-- Materials provided start --
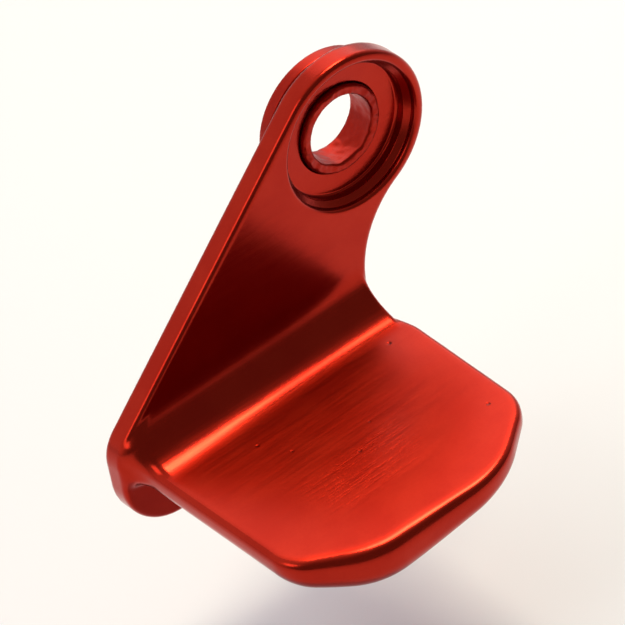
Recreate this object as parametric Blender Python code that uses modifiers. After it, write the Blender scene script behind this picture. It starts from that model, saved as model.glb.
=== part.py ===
"""Foot lever of a motorcycle kickstand, at rest with its pad level.

A one-piece arm, eye and foot pad turns on a flanged pivot sleeve that a bolt clamps to the bracket.
Metres. The origin is on the pivot axis, on the sleeve's rear face. The pivot runs along Y, the pad
stands out towards -Y and faces +Z, and the arm leaves the eye downwards towards -X.
"""

import math

import bmesh
import bpy
from mathutils import Matrix, Vector

MM = 0.001

# Depths behind the arm's front face
FRONT_DEPTH = 5.75 * MM
ARM_THICKNESS = 2.8 * MM
CUP_DEPTH = 2.4 * MM
LEDGE_DEPTH = 0.85 * MM
SLEEVE_NOSE_DEPTH = 1.7 * MM
FLANGE_THICKNESS = 1.6 * MM
FLANGE_GAP = 0.15 * MM

# Eye and pivot, as radii about the Y axis
EYE_RADIUS = 9.9 * MM
CUP_RADIUS = 8.6 * MM
LEDGE_RADIUS = 8.0 * MM
HUB_RADIUS = 8.3 * MM
SLEEVE_RADIUS = 5.25 * MM
SLEEVE_CLEARANCE = 0.1 * MM
BORE_RADIUS = 4.2 * MM
SLEEVE_CHAMFER = 0.2 * MM

# Arm outline, seen from the front
LEFT_EDGE_SLOPE = math.radians(42.6)
LEFT_SIDE = -37.05 * MM
LEFT_CORNER_RADIUS = 5.0 * MM
LOBE_CENTRE = Vector((-30.4, -25.7)) * MM
WAIST_CENTRE = Vector((10.52, -19.45)) * MM
RIGHT_CORNER_RADIUS = 1.6 * MM
LOBE_ROOT_RADIUS = 1.5 * MM
ARM_EDGE_ROUND = 0.45 * MM

# Foot pad: distances forward of the arm's front face
PAD_TOP = -22.3 * MM
PAD_LENGTH = 31.6 * MM
PAD_SIDE_THICKNESS = 2.8 * MM
PAD_ROOT_SWELL = 0.9 * MM
PAD_NOSE_SWELL = 2.8 * MM
SWELL_SKEW = 0.55
SWELL_POWER = 1.4
ARM_BELOW_PAD = 0.4 * MM
UNDERSIDE_RINGS = (0.85, 0.65, 0.4, 0.2)
ROUND_STEPS = 6

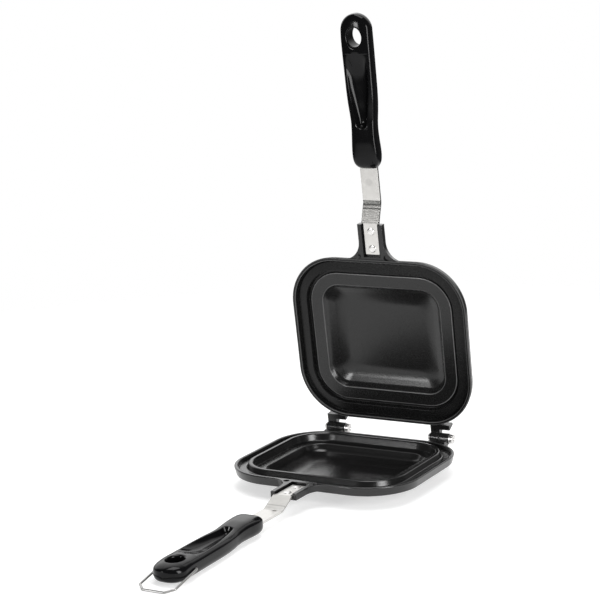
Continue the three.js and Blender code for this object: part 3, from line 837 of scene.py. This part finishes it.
-- Materials provided end --
Your instructions. Reproduce exactly the lines that run from the start of the records to the line with "SLEEVE_CHAMFER = 0.2 * MM", both included.

Complete answer.
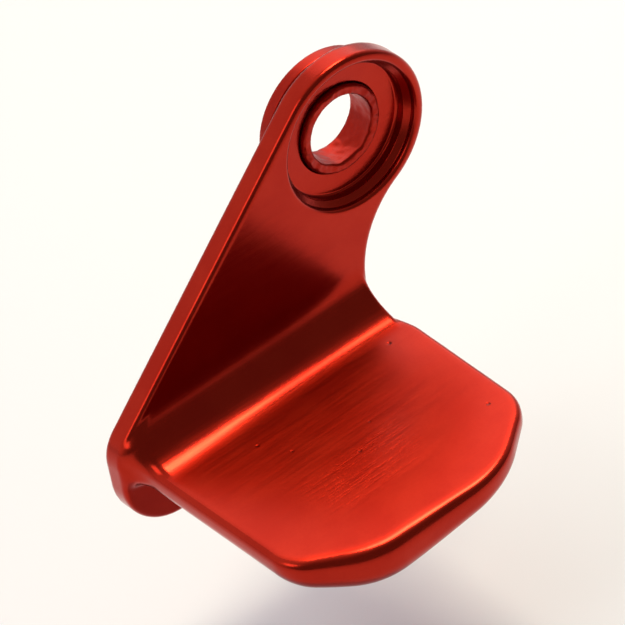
Recreate this object as parametric Blender Python code that uses modifiers. After it, write the Blender scene script behind this picture. It starts from that model, saved as model.glb.
=== part.py ===
"""Foot lever of a motorcycle kickstand, at rest with its pad level.

A one-piece arm, eye and foot pad turns on a flanged pivot sleeve that a bolt clamps to the bracket.
Metres. The origin is on the pivot axis, on the sleeve's rear face. The pivot runs along Y, the pad
stands out towards -Y and faces +Z, and the arm leaves the eye downwards towards -X.
"""

import math

import bmesh
import bpy
from mathutils import Matrix, Vector

MM = 0.001

# Depths behind the arm's front face
FRONT_DEPTH = 5.75 * MM
ARM_THICKNESS = 2.8 * MM
CUP_DEPTH = 2.4 * MM
LEDGE_DEPTH = 0.85 * MM
SLEEVE_NOSE_DEPTH = 1.7 * MM
FLANGE_THICKNESS = 1.6 * MM
FLANGE_GAP = 0.15 * MM

# Eye and pivot, as radii about the Y axis
EYE_RADIUS = 9.9 * MM
CUP_RADIUS = 8.6 * MM
LEDGE_RADIUS = 8.0 * MM
HUB_RADIUS = 8.3 * MM
SLEEVE_RADIUS = 5.25 * MM
SLEEVE_CLEARANCE = 0.1 * MM
BORE_RADIUS = 4.2 * MM
SLEEVE_CHAMFER = 0.2 * MM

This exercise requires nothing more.